** START MATERIAL FOR THE TASK **
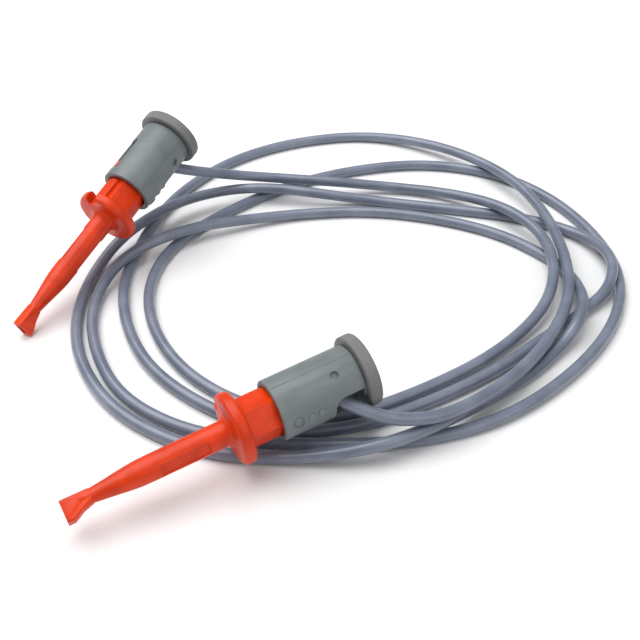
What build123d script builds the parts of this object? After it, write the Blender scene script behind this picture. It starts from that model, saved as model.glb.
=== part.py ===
from build123d import *
import os
from math import cos, radians, sin, tan

# A test lead with a plunger-hook clip at each end, lying on a table in four and a half loose turns.
# Millimetres, +Z up. The origin is under the middle of the two clips, on the table.
# Each clip has its own axis, measured by its station: 0 at the nose's mouth, rising to the thumb disc.
# Its lateral direction of turn 0 is the side that the hook opens to and the lead leaves from.

# Nose and finger flange, one orange moulding
MOUTH_LOW = -1.25
MOUTH_HIGH = 2.8
MOUTH_HALF = 1.1
TOE_LENGTH = 1.2
HEEL_STATION = 3.0
HEEL_HIGH = 1.8
WAIST_STATION = 4.9
WAIST_RADIUS = 1.28
SHOULDER_STATION = 11.0
NOSE_RADIUS = 2.3
FLANGE_STATION = 29.6
FLANGE_THICKNESS = 2.4
FLANGE_RADIUS = 6.55
NOTCH_WIDTH = 2.6
NOTCH_DEPTH = 2.0
GUIDE_RADIUS = 4.5
RIB_RADIUS = 4.55
GUIDE_END = 45.0
GUIDE_BORE = 3.2
GUIDE_FLOOR = 33.0
GUIDE_SLOT_WIDTH = 3.6
GUIDE_SLOT_START = 39.4
LATCH_TURN = 150.0
LATCH_RADIUS = 5.35

# Sliding plunger and its thumb disc
SLEEVE_START = 37.7
SLEEVE_RADIUS = 5.6
SLEEVE_BORE = 4.65
SLEEVE_FLOOR = 52.0
SLEEVE_END = 53.4
NECK_RADIUS = 5.0
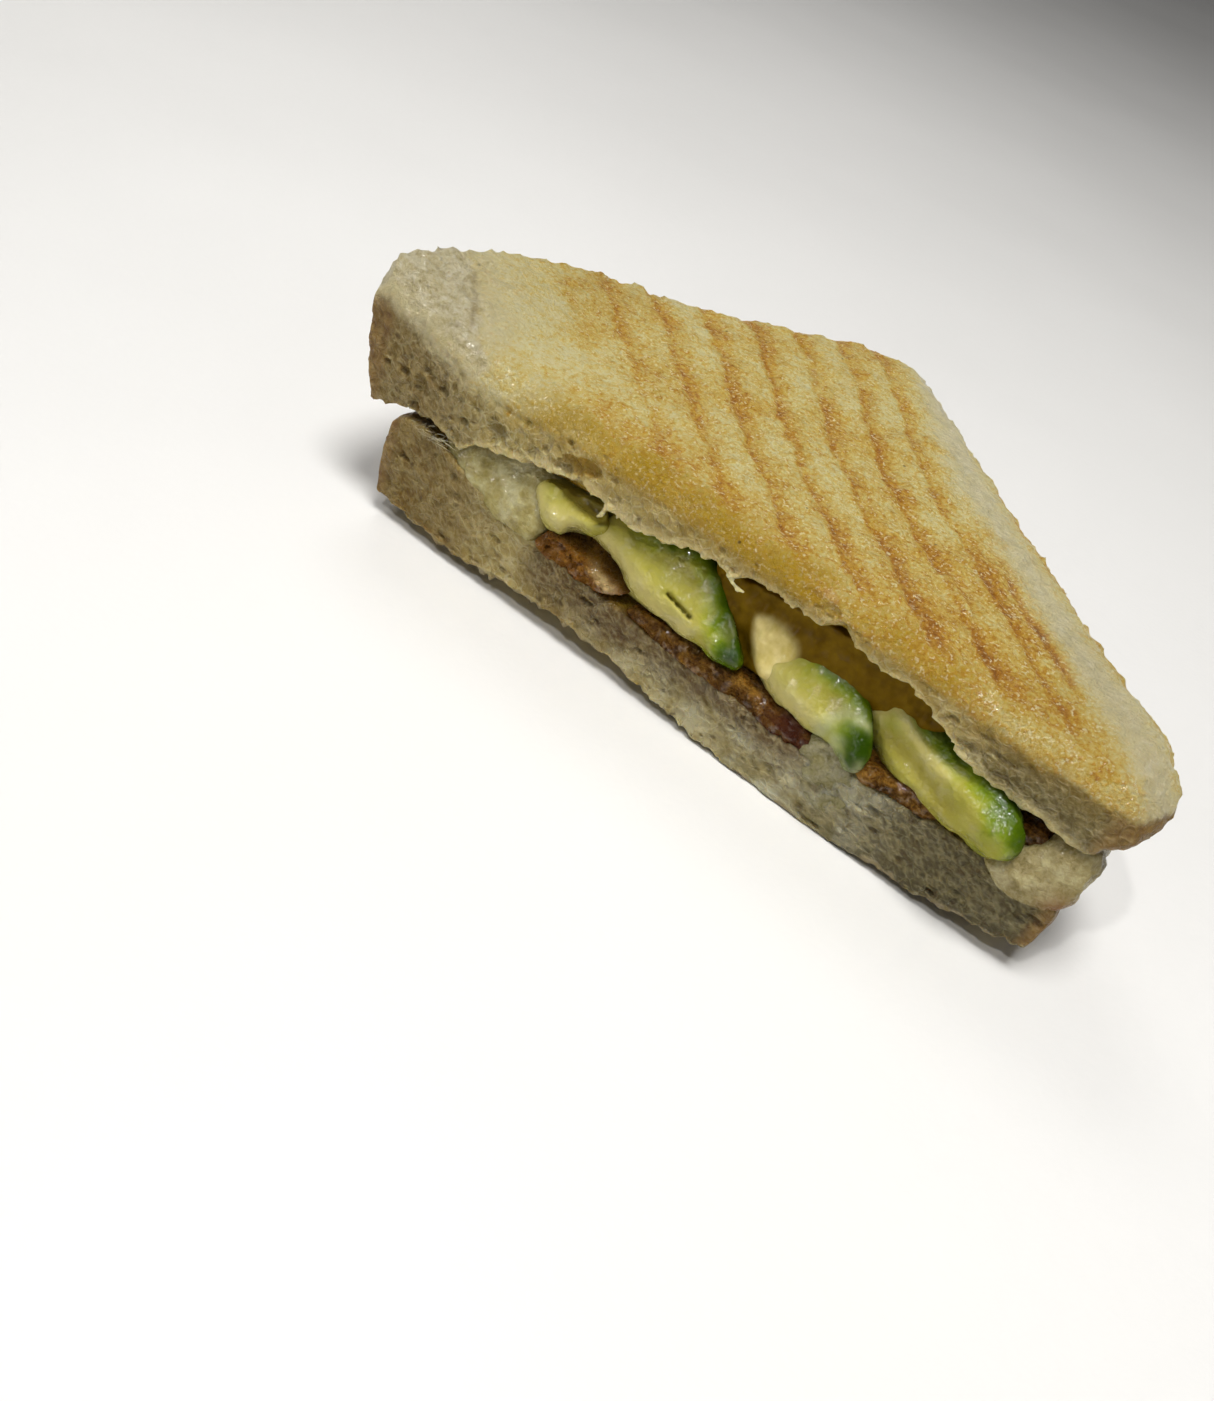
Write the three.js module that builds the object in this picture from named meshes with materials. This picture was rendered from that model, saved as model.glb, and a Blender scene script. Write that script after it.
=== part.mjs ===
// One half of a pressed and toasted bacon, avocado and cheese sandwich, cut corner to corner.
// Millimetres, +Z up. The cut face looks along -Y, the toasted crust corner points along +Y.
import * as THREE from 'three';

// Driving dimensions of the pressed half.
const TOAST_HEIGHT = 37.2;        // crown of the upper toasted face
const MEET_HEIGHT = 19.6;         // where the slices pinch together at the crust
const MEET_RISE = 3.2;            // extra pinch height at the right-hand end
const FRONT_DROP = 2.0;           // the toasted face sinks this far at the cut
const FRONT_DROP_LENGTH = 5;
const LEFT_SWELL = 6;             // the corner at the left-hand end is less pressed
const LEFT_SWELL_START = -30;
const LEFT_SWELL_DEPTH = 45;
const LEFT_SWELL_POWER = 1.5;
const CORNER_RADIUS = 15;
const GAP = 0.35;                 // clearance between touching pieces at the cut
const INNER_GAP = 0.5;            // more clearance deep inside
const INNER_GAP_DEPTH = 10;
const PINCH_START = 3;            // distances in from the crust where the filling space opens
const PINCH_END = 19;
const CURL_LENGTH = 14;           // depth over which the lower edge of the cut curls up
const RIGHT_GAPE = 6.5;           // the slices stay apart at the right-hand end of the cut
const RIGHT_GAPE_ALONG = [48, 66];
const RIGHT_GAPE_DEPTH = [6, 22];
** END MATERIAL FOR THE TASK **
WHAT IS REQUIRED: Starting at the first line of the entries above, please extract each line up to and including the line with "import * as THREE from 'three';", unchanged, and add nothing.

ANSWER TO THE EXERCISE:
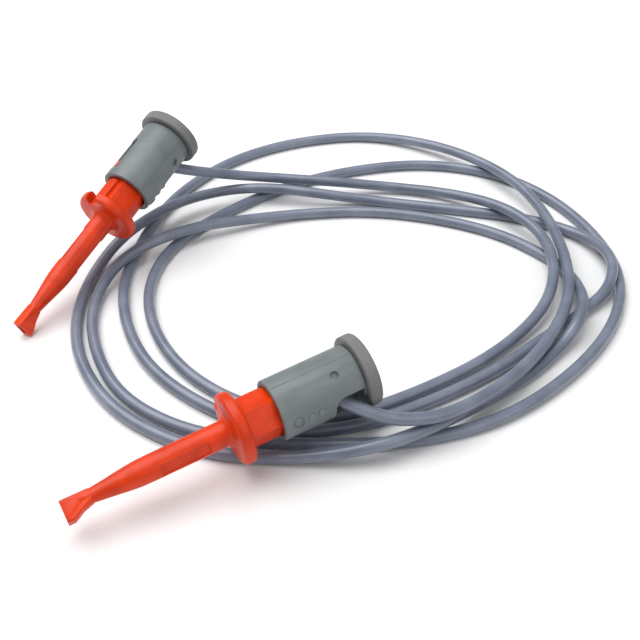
What build123d script builds the parts of this object? After it, write the Blender scene script behind this picture. It starts from that model, saved as model.glb.
=== part.py ===
from build123d import *
import os
from math import cos, radians, sin, tan

# A test lead with a plunger-hook clip at each end, lying on a table in four and a half loose turns.
# Millimetres, +Z up. The origin is under the middle of the two clips, on the table.
# Each clip has its own axis, measured by its station: 0 at the nose's mouth, rising to the thumb disc.
# Its lateral direction of turn 0 is the side that the hook opens to and the lead leaves from.

# Nose and finger flange, one orange moulding
MOUTH_LOW = -1.25
MOUTH_HIGH = 2.8
MOUTH_HALF = 1.1
TOE_LENGTH = 1.2
HEEL_STATION = 3.0
HEEL_HIGH = 1.8
WAIST_STATION = 4.9
WAIST_RADIUS = 1.28
SHOULDER_STATION = 11.0
NOSE_RADIUS = 2.3
FLANGE_STATION = 29.6
FLANGE_THICKNESS = 2.4
FLANGE_RADIUS = 6.55
NOTCH_WIDTH = 2.6
NOTCH_DEPTH = 2.0
GUIDE_RADIUS = 4.5
RIB_RADIUS = 4.55
GUIDE_END = 45.0
GUIDE_BORE = 3.2
GUIDE_FLOOR = 33.0
GUIDE_SLOT_WIDTH = 3.6
GUIDE_SLOT_START = 39.4
LATCH_TURN = 150.0
LATCH_RADIUS = 5.35

# Sliding plunger and its thumb disc
SLEEVE_START = 37.7
SLEEVE_RADIUS = 5.6
SLEEVE_BORE = 4.65
SLEEVE_FLOOR = 52.0
SLEEVE_END = 53.4
NECK_RADIUS = 5.0
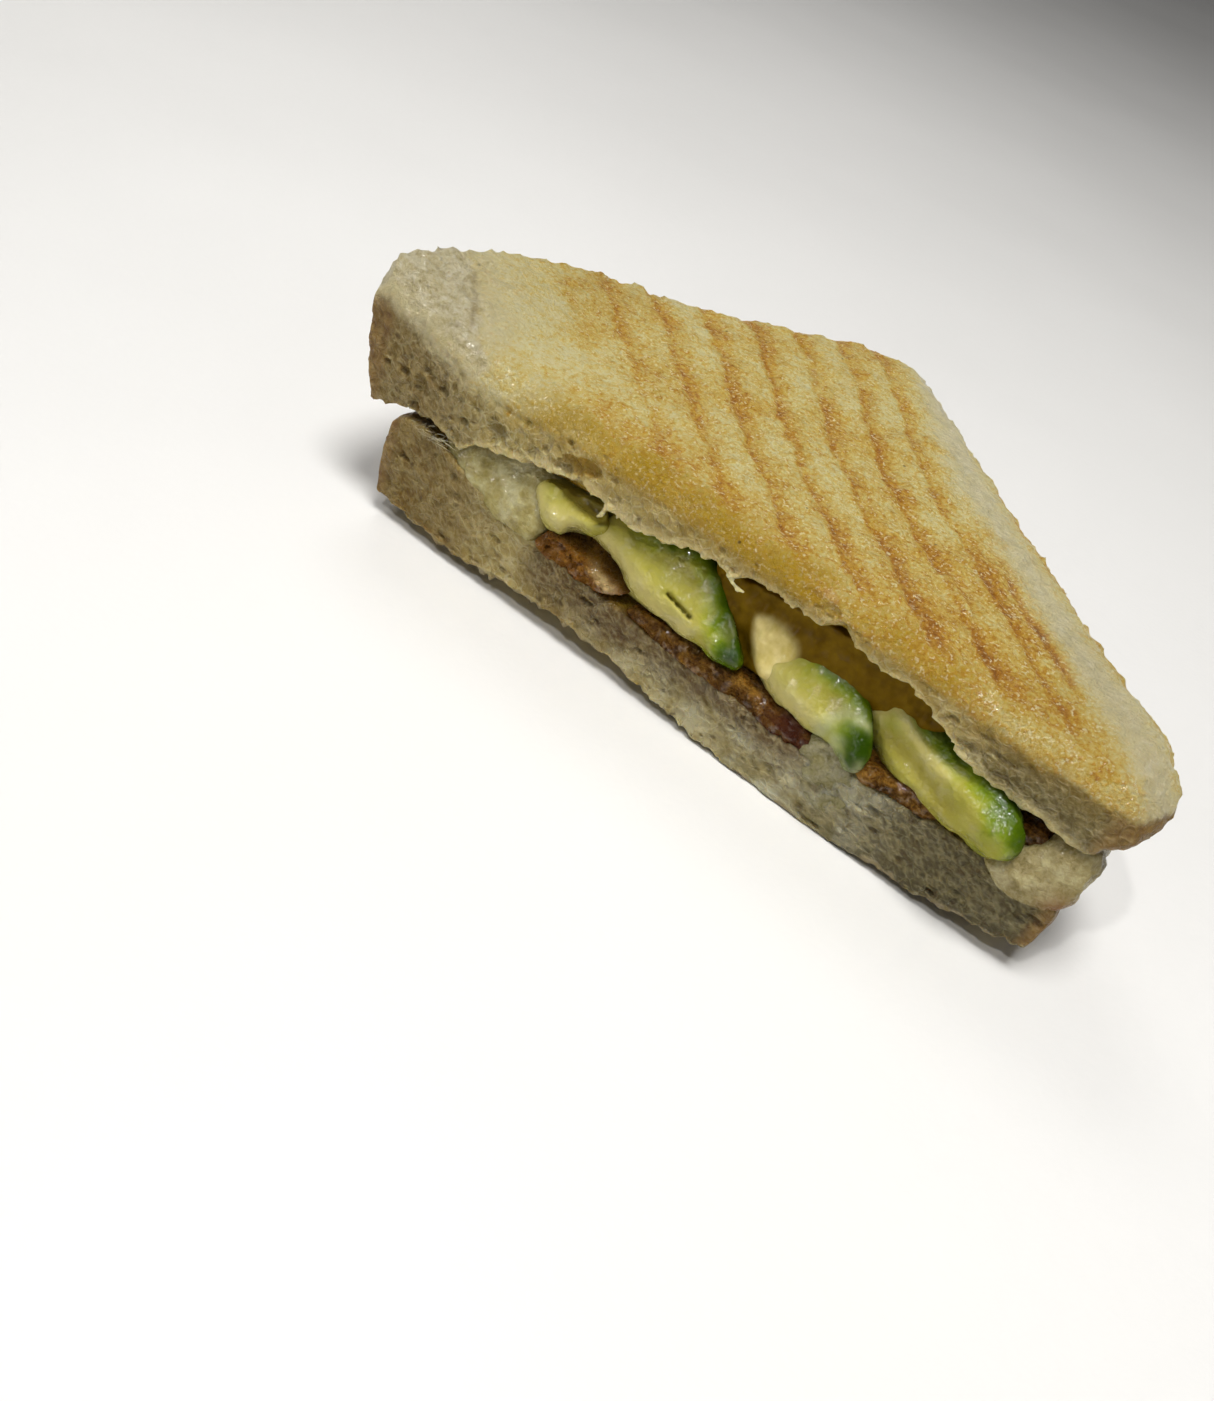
Write the three.js module that builds the object in this picture from named meshes with materials. This picture was rendered from that model, saved as model.glb, and a Blender scene script. Write that script after it.
=== part.mjs ===
// One half of a pressed and toasted bacon, avocado and cheese sandwich, cut corner to corner.
// Millimetres, +Z up. The cut face looks along -Y, the toasted crust corner points along +Y.
import * as THREE from 'three';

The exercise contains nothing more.